There was no one moment when it happened. From 1967 to 1971 to 1987 to 1994 to 2012 to now, television just became a little more important, and baseball just a little less important, at every turn. Guaranteed TV money is no longer just part of the deal; it has become the whole deal.

So now, in 2021, we have the league looking to keep the TV-pleasing expanded playoffs, even if it means further diluting the regular season, turning more September games into exhibitions, shifting the focus from the very best teams in baseball to the ones trying to stay above .500. Television doesn’t care about September. It cares about October. Television doesn’t care about races, it cares about series.

There’s no one standing up for baseball now. Thirty years ago, Fay Vincent got cashiered in part because he stood in the way of this, opposed the interests of television in defense of the interests of baseball. Baseball learned to never let someone like that in the room again. Baseball is no longer distinct from television. The people who run baseball, and the people who own baseball teams, think of themselves as providers of television programming first and foremost.

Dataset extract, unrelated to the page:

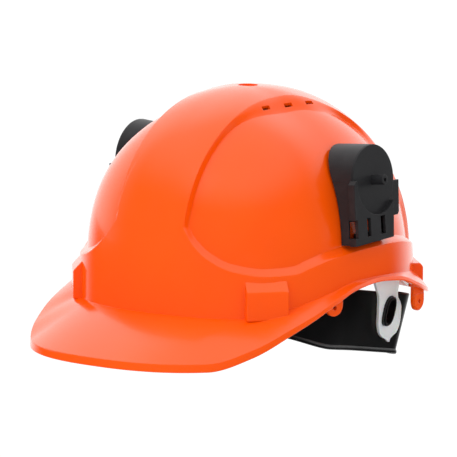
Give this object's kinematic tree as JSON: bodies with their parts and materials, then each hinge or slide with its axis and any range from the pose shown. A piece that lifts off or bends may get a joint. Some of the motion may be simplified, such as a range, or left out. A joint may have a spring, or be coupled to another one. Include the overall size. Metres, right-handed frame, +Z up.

This affects every conversation we have about the game. A sport that sees itself as television programming will not notice how little happens outside the center-field camera angle. Strikeouts and home runs are exciting! Maybe, but if you’re in the second deck down the left-field line, what is spin rate or a well-framed slider to you? A sport that cares more about its postseason than its regular season will broadcast its disdain for the latter by shortening its games just to get them out of the way, and by using gimmicks to get them over with. It’s all just a seeding exercise, why are you even watching? There’s Only One October. A sport that cares more about TV ratings than attendance will price its tickets and beer and hot dogs with little concern about whether you watch from Section 228 or your couch. 

Right now, baseball isn’t a sport. It’s programming. Every decision the league and the owners make is through a camera lens, and until that changes, every lousy 21st century trend will continue.